* _Set exercise_:
Begin with the line that contains "bpy.context.scene.collection.objects.link(empty)" and continue down through the line that contains "cad_parts[node].hide_render = cad_parts[node].hide_viewport"; reproduce those lines exactly and only those.

* _Data segment_:
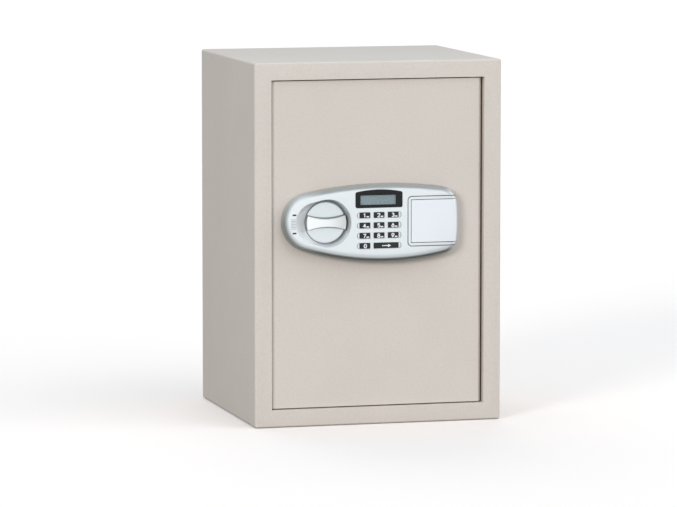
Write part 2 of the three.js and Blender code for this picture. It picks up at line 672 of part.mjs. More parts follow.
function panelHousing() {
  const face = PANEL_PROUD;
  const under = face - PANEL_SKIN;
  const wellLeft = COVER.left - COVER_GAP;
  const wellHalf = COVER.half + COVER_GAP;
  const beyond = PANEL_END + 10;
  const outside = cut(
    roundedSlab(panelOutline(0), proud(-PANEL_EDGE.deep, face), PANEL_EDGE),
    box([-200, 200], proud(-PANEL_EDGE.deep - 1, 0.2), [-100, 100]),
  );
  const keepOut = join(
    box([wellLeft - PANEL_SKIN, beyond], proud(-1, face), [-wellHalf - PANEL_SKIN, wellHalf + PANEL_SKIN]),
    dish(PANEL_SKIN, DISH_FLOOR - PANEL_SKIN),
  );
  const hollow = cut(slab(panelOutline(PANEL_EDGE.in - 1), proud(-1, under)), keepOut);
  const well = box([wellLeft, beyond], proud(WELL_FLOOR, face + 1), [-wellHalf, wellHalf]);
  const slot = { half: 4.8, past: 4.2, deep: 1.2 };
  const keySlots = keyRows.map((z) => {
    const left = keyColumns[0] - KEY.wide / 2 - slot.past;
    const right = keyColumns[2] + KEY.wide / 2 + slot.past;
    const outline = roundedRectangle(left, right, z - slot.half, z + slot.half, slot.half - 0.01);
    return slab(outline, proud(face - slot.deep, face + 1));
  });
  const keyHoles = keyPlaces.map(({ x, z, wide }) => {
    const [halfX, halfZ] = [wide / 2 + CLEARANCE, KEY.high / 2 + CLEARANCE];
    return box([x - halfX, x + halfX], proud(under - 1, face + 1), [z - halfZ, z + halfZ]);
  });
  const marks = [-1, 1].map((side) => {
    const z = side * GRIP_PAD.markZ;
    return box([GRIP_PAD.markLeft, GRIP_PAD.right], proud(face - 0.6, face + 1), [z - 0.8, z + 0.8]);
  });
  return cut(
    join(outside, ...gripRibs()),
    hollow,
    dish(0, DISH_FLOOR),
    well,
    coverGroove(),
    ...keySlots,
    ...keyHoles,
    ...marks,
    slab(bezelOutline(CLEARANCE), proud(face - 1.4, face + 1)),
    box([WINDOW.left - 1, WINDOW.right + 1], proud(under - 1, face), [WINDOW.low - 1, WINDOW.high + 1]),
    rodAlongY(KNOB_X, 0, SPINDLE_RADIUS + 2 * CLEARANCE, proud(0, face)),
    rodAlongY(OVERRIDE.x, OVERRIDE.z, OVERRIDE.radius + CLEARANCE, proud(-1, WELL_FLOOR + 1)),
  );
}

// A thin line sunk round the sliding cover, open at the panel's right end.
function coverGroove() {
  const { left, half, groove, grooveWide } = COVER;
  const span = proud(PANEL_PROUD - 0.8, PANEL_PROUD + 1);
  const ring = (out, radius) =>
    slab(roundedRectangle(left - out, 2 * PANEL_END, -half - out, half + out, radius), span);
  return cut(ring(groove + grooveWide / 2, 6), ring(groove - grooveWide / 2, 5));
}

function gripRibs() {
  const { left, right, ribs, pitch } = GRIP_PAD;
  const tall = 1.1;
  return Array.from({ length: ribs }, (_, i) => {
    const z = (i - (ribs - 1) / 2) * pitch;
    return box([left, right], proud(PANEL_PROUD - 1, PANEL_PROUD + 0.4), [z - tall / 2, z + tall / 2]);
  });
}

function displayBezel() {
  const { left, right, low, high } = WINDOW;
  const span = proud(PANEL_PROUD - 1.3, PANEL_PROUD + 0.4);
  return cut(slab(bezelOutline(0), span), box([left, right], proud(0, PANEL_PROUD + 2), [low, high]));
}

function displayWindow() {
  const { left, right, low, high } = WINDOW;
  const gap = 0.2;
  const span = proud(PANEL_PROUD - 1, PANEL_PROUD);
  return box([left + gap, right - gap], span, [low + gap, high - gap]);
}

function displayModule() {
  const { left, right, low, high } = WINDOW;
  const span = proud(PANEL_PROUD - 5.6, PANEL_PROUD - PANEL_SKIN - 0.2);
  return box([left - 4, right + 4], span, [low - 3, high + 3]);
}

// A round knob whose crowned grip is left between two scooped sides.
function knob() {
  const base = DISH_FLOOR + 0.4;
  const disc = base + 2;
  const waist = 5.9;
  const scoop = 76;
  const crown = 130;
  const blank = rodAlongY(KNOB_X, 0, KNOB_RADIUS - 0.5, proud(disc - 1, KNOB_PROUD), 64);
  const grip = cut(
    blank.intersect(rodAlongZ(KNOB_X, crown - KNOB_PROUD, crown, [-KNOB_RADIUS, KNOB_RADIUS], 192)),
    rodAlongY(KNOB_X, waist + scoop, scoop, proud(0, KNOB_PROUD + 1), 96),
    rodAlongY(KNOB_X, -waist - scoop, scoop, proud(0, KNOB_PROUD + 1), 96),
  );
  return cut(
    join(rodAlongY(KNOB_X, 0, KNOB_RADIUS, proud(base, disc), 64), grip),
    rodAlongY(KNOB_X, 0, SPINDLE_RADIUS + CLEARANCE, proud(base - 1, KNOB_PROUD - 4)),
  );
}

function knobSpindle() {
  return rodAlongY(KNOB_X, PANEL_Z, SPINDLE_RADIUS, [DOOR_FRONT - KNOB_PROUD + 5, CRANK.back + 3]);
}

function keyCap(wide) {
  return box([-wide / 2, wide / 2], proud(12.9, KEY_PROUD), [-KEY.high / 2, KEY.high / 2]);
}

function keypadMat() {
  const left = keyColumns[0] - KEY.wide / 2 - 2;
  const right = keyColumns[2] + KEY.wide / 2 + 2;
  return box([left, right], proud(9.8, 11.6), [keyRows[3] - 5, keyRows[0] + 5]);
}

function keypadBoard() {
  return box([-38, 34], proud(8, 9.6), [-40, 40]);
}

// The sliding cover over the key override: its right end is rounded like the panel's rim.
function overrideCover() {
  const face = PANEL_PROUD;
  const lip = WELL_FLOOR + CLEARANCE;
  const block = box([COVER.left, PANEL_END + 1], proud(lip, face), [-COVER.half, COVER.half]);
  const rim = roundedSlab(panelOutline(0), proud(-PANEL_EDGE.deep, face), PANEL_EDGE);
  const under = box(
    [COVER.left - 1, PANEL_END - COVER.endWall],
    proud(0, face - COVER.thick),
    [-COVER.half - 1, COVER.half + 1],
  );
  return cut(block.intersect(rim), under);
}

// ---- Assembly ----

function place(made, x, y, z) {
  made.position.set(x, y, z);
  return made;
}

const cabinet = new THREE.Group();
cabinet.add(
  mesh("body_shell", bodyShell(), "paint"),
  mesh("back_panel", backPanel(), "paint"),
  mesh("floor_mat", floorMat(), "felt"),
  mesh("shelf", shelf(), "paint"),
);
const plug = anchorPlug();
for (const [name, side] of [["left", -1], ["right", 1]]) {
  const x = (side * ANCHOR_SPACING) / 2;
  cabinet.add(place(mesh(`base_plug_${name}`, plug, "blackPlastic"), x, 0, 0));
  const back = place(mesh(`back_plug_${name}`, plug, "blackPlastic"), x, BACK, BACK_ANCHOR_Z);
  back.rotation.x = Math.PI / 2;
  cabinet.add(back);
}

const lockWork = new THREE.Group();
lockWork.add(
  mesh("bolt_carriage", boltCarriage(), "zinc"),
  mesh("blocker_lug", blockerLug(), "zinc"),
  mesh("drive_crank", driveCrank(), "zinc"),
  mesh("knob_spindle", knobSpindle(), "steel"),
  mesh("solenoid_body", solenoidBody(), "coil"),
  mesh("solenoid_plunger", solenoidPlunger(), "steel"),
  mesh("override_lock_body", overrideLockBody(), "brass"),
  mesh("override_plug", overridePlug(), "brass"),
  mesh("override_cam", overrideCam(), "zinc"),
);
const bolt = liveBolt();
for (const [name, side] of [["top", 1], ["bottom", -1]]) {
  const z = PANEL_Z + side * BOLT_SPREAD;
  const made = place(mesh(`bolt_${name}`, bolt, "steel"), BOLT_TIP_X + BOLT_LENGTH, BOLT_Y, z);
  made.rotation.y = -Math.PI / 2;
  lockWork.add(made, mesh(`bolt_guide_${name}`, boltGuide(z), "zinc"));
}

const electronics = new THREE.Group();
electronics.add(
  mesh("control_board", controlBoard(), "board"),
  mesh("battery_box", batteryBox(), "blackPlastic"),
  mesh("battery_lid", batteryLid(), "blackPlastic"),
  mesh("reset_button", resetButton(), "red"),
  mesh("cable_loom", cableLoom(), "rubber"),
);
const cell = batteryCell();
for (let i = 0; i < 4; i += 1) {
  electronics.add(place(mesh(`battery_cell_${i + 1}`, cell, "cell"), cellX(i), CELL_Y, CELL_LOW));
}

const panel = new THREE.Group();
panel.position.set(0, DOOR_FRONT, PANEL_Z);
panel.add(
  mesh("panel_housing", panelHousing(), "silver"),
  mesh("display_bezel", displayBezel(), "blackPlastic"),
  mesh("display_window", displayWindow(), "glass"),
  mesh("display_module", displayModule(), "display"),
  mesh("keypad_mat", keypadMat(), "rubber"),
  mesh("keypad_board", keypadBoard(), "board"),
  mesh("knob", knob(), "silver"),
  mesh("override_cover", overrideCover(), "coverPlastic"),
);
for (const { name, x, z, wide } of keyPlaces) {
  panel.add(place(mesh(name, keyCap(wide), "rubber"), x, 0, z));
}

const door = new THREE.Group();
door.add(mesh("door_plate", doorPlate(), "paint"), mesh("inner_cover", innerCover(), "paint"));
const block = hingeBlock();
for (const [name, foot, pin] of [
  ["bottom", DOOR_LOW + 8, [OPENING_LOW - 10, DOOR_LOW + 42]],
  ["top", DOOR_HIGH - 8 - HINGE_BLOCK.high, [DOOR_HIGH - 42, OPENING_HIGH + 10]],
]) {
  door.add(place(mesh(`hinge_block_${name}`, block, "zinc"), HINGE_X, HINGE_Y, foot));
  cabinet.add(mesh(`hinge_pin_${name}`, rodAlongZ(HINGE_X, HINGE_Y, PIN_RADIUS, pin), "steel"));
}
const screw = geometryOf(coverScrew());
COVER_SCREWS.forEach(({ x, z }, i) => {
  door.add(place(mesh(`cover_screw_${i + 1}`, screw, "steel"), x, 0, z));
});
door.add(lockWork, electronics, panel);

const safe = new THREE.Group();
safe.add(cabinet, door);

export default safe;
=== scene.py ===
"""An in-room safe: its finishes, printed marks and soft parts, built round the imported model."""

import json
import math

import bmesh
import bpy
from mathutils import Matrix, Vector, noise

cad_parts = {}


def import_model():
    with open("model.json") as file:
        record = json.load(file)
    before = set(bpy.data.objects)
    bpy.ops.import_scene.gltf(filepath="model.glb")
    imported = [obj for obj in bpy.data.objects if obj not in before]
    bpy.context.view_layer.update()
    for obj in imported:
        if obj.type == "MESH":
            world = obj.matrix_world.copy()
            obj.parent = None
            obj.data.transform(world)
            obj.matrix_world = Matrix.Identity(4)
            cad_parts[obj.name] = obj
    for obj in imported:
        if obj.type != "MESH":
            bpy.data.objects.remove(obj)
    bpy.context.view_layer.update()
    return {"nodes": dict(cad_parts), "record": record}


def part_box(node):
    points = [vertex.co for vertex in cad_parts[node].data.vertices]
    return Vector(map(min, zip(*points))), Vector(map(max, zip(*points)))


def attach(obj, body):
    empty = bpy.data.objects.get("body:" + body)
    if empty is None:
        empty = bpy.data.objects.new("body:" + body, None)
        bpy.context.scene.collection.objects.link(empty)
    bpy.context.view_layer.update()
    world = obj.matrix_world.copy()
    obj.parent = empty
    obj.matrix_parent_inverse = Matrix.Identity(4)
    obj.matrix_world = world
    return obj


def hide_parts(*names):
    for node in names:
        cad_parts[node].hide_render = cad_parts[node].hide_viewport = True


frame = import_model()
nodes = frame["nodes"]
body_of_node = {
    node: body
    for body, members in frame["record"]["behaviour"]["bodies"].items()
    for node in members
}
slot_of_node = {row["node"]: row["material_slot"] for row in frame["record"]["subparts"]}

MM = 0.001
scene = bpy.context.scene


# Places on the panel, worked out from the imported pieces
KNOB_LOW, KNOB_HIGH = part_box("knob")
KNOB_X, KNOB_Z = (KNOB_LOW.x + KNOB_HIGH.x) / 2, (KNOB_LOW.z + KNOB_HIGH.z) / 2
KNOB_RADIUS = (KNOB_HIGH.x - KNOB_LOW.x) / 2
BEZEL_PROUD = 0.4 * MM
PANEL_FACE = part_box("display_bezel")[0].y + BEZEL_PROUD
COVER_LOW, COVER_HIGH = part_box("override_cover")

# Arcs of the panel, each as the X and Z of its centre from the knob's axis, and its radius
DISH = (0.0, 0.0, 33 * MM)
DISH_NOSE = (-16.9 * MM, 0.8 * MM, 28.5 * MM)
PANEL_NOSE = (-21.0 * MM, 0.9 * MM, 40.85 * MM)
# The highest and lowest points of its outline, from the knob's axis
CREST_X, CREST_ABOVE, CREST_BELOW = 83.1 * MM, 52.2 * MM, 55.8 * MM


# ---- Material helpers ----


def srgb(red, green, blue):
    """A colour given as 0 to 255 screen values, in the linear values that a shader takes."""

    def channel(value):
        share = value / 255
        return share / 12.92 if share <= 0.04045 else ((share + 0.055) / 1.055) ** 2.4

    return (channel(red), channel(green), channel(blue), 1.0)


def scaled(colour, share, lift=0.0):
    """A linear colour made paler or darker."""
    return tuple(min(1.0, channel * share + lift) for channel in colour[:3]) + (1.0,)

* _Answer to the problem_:
        bpy.context.scene.collection.objects.link(empty)
    bpy.context.view_layer.update()
    world = obj.matrix_world.copy()
    obj.parent = empty
    obj.matrix_parent_inverse = Matrix.Identity(4)
    obj.matrix_world = world
    return obj


def hide_parts(*names):
    for node in names:
        cad_parts[node].hide_render = cad_parts[node].hide_viewport = True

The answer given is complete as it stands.